Başımıza gelen şeyler bizim suçumuz olmayabilir ama bir yetişkin olarak -en azından değiştirebileceklerimizi değiştirmek, değiştiremediklerimizi kabul etmek bizim elimizde.
Değişim zordur, çünkü risklidir. İnsan bildiği acıyı, bilinmezliğe tercih edebilir. Değişim için problemin sebeplerini bilmek yardımcı olsa da insan -farkında olmadan- sadece bildiği zaman durumu kontrol edebileceği yanılgısına düşüp sonu gelmeyen tespitlerde kaybolabilir.

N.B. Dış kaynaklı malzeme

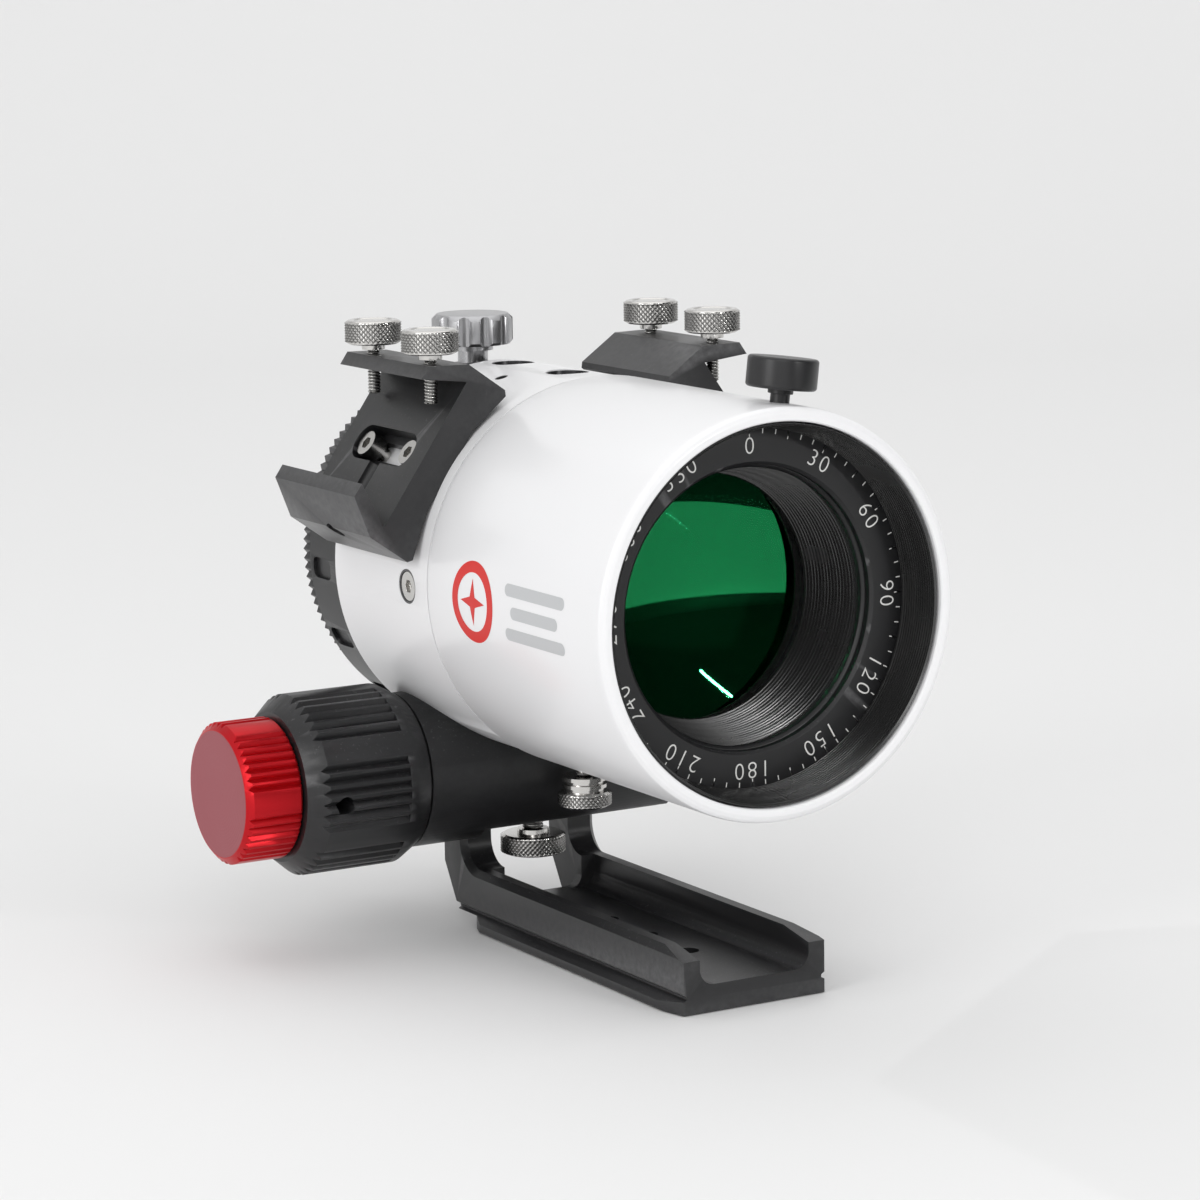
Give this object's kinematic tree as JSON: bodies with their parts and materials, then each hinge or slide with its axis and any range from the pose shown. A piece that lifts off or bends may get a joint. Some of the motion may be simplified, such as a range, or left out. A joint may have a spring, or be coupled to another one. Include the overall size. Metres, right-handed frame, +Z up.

‘Neden’ sorusu, değişim sürecinde kullanılan bir araç olmaktan çıkıp amacın kendisi haline gelebilir.
Yani, insan sorunun cevaplarını bulup değişim için adım atmaktansa, sorunun cevaplarını bulmakla meşgul olmayı seçip- farkında olmadan da olsa- değişimi erteleyebilir.
Bu sebeple de insanın değişim yolculuğunda sadece ‘farkındalık yaratmayı’ hedefleyen kitaplar, diziler ve sosyal medya paylaşımlarını pusula olarak kullanmaması oldukça önemlidir. ‘Doğru- yanlış’ birçok farklı tespitle farkındalık illüzyonuna kapılıp aynı problem etrafında takılıp kalabilir. İnsanın değişim yolculuğuna yanında kendisine psikolojik destek verecek bir uzmanla çıkması bu tür tuzaklara düşmesini engeller.
‘Hap bilgi’ tuzaklarına düşmemek için
Hap bilgiler, yüzeysel önerilerle ilgili de bir o kadar dikkatli olmak gerek. Her ne kadar işlevsel görünse de bir beyaz eşyanın bile nasıl çalıştığına dair oldukça kapsamlı bir kullanma kılavuzu yazıldığı dikkate alınırsa, insan denen karmaşık canlının beş altı tane öneriyle değişimi yakalayabileceği düşüncesi pek gerçekçi olmaz.
Sosyal medyada, alanında yetkin (popüler demek yetkin demek değildir) uzmanları takip edip onların paylaşımlarından yararlanmaya çalışın. Güvendiğiniz uzmanların yazdığı ya da önerdiği kitapları (bir kitabın popüler olması ya da çok satması güvenilir bilgi içerdiğini garantilemez) okuyun. İmkanlarınız el veriyorsa psikolojik destek almaya öncelik verin, çünkü kendiniz için yaptığınız bu yatırım, değişim ve gelişim kapılarını açabilecek yedeği olmayan tek anahtardır.
Farkındalık kazanmak için emek verin ama kendinizi ‘farkındalık illüzyonu’ndan koruyun.